BUSINESSWEEK ONLINE : MAY 22, 2000 ISSUE
INTERNATIONAL -- COVER STORY

The Clash of the Wireless Titans Begins


Cell-phone makers are the current champs of the wireless Internet. But they won't have the field to themselves for long. Here are some industries that have their eyes on the prize:

CELLULAR AND PCS SERVICE PROVIDERS
Any battle that draws AT&T, Vodafone, and NTT DoCoMo is bound to be bloody. At stake: 1.3 billion subscribers to mobile Net services in 2004, says IDC.

CELL-PHONE MAKERS
In this corner, it's Nokia vs. Ericsson vs. Motorola--and a half-dozen hard-charging Japanese and Koreans. Tough on venders. Great for consumers.

INFRASTRUCTURE COMPANIES
Ericsson, Nokia, Lucent, Fujitsu, and others are dotting the earth with thousands of transmission stations.
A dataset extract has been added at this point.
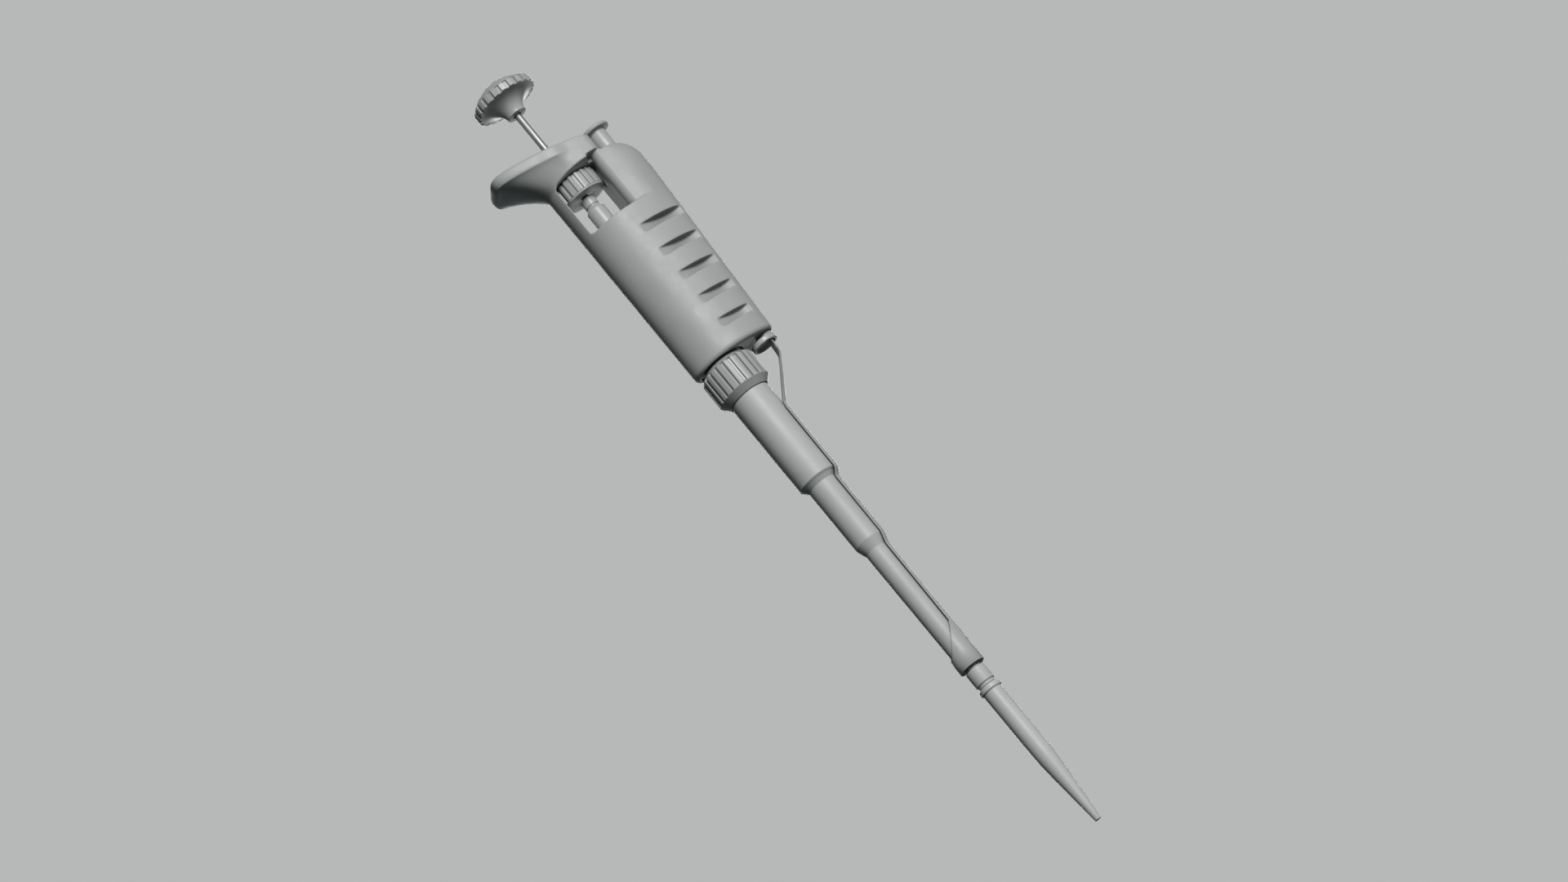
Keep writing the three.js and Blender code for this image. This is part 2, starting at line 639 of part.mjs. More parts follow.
const pipette = new THREE.Group();
pipette.add(
  part('handle', handleGeometry(), 'handle'),
  part('display_window', displayWindow(), 'clear'),
  part('rod_bushing', rodBushing(), 'white'),
  part('chassis_tube', chassisTube(), 'dark'),
  part('micrometer_nut', micrometerNut(), 'brass'),
  part('push_button', pushButton(), 'plastic'),
  part('button_insert', buttonInsert(), 'dark'),
  part('push_rod', pushRod(), 'steel'),
  part('rod_collar', rodCollar(), 'steel'),
  part('piston', piston(), 'steel'),
  part('main_spring', mainSpring(), 'steel'),
  part('blowout_washer', blowoutWasher(), 'steel'),
  part('blowout_spring', blowoutSpring(), 'steel'),
  part('seal_retainer', sealRetainer(), 'dark'),
  part('ptfe_seal', ptfeSeal(), 'white'),
  part('o_ring', oRing(), 'rubber'),
  part('thumbwheel', thumbwheel(), 'plastic'),
  part('drive_sleeve', driveSleeve(), 'plastic'),
  part('units_drum', drum(0), 'white'),
  part('tens_drum', drum(1), 'white'),
  part('hundreds_drum', drum(2), 'white'),
  part('stop_screw', stopScrew(), 'brass'),
  part('tip_holder', tipHolder(), 'handle'),
  part('connecting_nut', connectingNut(), 'plastic'),
  part('clamp_ring', clampRing(), 'steel'),
  part('pipette_tip', pipetteTip(), 'tip'),
  part('ejector_button', ejectorButton(), 'plastic'),
  part('ejector_rod', ejectorRod(), 'steel'),
  part('ejector_foot', ejectorFoot(), 'plastic'),
  part('ejector_spring', ejectorSpring(), 'steel'),
  part('ejector_arm', ejectorArm(), 'steel'),
);

export default pipette;
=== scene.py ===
import math

import bpy
from mathutils import Matrix, Vector


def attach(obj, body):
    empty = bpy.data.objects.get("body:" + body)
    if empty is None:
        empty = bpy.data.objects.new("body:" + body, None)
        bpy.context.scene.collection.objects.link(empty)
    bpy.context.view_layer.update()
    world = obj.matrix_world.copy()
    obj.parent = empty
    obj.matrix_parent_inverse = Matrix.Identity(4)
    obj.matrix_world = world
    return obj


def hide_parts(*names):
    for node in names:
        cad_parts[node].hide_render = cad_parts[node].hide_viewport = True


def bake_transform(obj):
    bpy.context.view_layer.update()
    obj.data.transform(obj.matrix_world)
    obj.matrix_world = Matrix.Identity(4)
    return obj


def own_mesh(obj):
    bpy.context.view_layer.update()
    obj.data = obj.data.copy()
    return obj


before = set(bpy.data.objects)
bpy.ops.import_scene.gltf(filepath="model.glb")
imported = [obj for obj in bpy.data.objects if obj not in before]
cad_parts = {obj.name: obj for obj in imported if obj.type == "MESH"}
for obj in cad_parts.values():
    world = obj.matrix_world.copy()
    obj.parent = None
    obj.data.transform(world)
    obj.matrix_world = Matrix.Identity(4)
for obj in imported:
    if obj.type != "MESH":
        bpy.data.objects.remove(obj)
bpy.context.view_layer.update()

MM = 0.001
TAU = 2 * math.pi

# ------------------------------------------------------------------ sizes, in millimetres
HANDLE_BOTTOM = -80.8
TAPER_TOP = -18.0
# The grip's section, at the taper's top and at the handle's bottom.
OVAL_CENTRE, OVAL_BACK, OVAL_WIDTH = (3.5, 2.6), (18.4, 16.1), (10.06, 9.05)
OVAL_COUNT = 160
TOWER_TOP, TOWER_ROUND, TOWER_FACE, TOWER_CORNER = -6.7, 7.2, 8.2, 2.6
WINDOW_FLOOR = -26.8
WINDOW_LEFT, WINDOW_RIGHT = -7.1, 7.4
WINDOW_TOP, WINDOW_TOP_SLOPE = -7.9, 0.03
FRONT_X = -9.55
REST_TOP, REST_SLOPE, REST_THICKNESS = 1.5, 0.14, 3.5
REST_REACH, REST_HALF_WIDTH, REST_BACK_END = 21.6, 11.1, 10.9
COVE_BOTTOM, COVE_POWER, COVE_NEAR_HEIGHT = -9.0, 1.4, 4.4
GRIP_COUNT, GRIP_BOTTOM, GRIP_PITCH, GRIP_HEIGHT = 5, -36.8, 9.35, 2.9
KNOB_APEX, KNOB_SPHERE, KNOB_RADIUS, KNOB_NECK_BOTTOM = 31.7, 13.9, 10.25, 19.6
KNOB_NOTCHES, WHEEL_RIBS, NUT_RIBS = 22, 20, 22
WHEEL_TOP, WHEEL_BOTTOM = -7.8, -14.2
DRUM_RADIUS, DRUM_HEIGHT, DIGIT_HEIGHT = 6.15, 3.6, 4.1
SPRING_BOTTOM, SPRING_TOP = -115.6, -69.6
EJECTOR_X = 15.1
EJECTOR_SPRING_BOTTOM, EJECTOR_SPRING_TOP = -49.7, -20.3
SHEET = 0.45                        # thickness of the ejector arm


# ------------------------------------------------------------------ mesh helpers
def new_object(name, points, faces, smooth_angle=35):
    mesh = bpy.data.meshes.new(name)
    mesh.from_pydata([Vector(p) * MM for p in points], [], faces)
    mesh.validate()
    mesh.update()
    mesh.polygons.foreach_set("use_smooth", [True] * len(mesh.polygons))
    if smooth_angle:
        mesh.set_sharp_from_angle(angle=math.radians(smooth_angle))
    obj = bpy.data.objects.new(name, mesh)
    bpy.context.scene.collection.objects.link(obj)
    return obj


def lerp(a, b, t):
    return a + (b - a) * t


def smoothstep(t):
    t = max(0.0, min(1.0, t))
    return t * t * (3 - 2 * t)


def eased(points, radius=0.25, steps=4):
    """A profile whose corners are rounded. A point is (r, z) or (r, z, its own corner radius)."""
    closed = points[0][:2] == points[-1][:2]
    core = points[:-1] if closed else points
    out = []
    for i, point in enumerate(core):
        here = Vector(point[:2])
        own = point[2] if len(point) > 2 else radius
        if (not closed and i in (0, len(core) - 1)) or own == 0:
            out.append((here.x, here.y))
            continue
        before = Vector(core[i - 1][:2]) - here
        after = Vector(core[(i + 1) % len(core)][:2]) - here
        angle = before.angle(after)
        if angle > math.radians(172):
            out.append((here.x, here.y))
            continue
        reach = min(own / math.tan(angle / 2), 0.45 * before.length, 0.45 * after.length)
        a = here + before.normalized() * reach
        b = here + after.normalized() * reach
        for k in range(steps + 1):
            t = k / steps
            p = a * (1 - t) ** 2 + here * 2 * t * (1 - t) + b * t**2
            out.append((p.x, p.y))
    if closed:
        out.append(out[0])
    return out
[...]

This will be a trillion-dollar business.

HANDHELD COMPUTER MAKERS
Palm has been reborn as a wireless Internet company. Compaq, Casio, and Hewlett-Packard are making Pocket PCs in an alliance with Microsoft.

ELECTRONIC PARTS MAKERS
Texas Instruments ships 2 million chips a day to digital cell-phone makers. LCD-screen companies such as Sharp also hold some high cards.

WIRELESS PORTALS
Yahoo! and AOL are frantically partnering with cell-phone and handheld PC companies to preserve their portal franchise in the wireless age.

E-COMMERCE COMPANIES
If you can sell books, groceries, and plane tickets to folks on PCs, why not hawk them to people on the move? Commerce sites could become mobile portals.

MOVIE/MUSIC STUDIOS
AOL Time Warner isn't the only ''content'' titan. Sony owns films and movies and is planning phones that will double as mobile media players.

AUTO COMPANIES
Thanks to fast wireless data services, cars will soon evolve into annexes of the home office. That's why Toyota is branching into telecom and portal businesses.

SATELLITE COMPANIES
For speed and ubiquity, nobody beats satellites. Despite Motorola's Iridium fiasco, consortiums such as Globalstar and Teledesic still dream of the Internet in the Sky.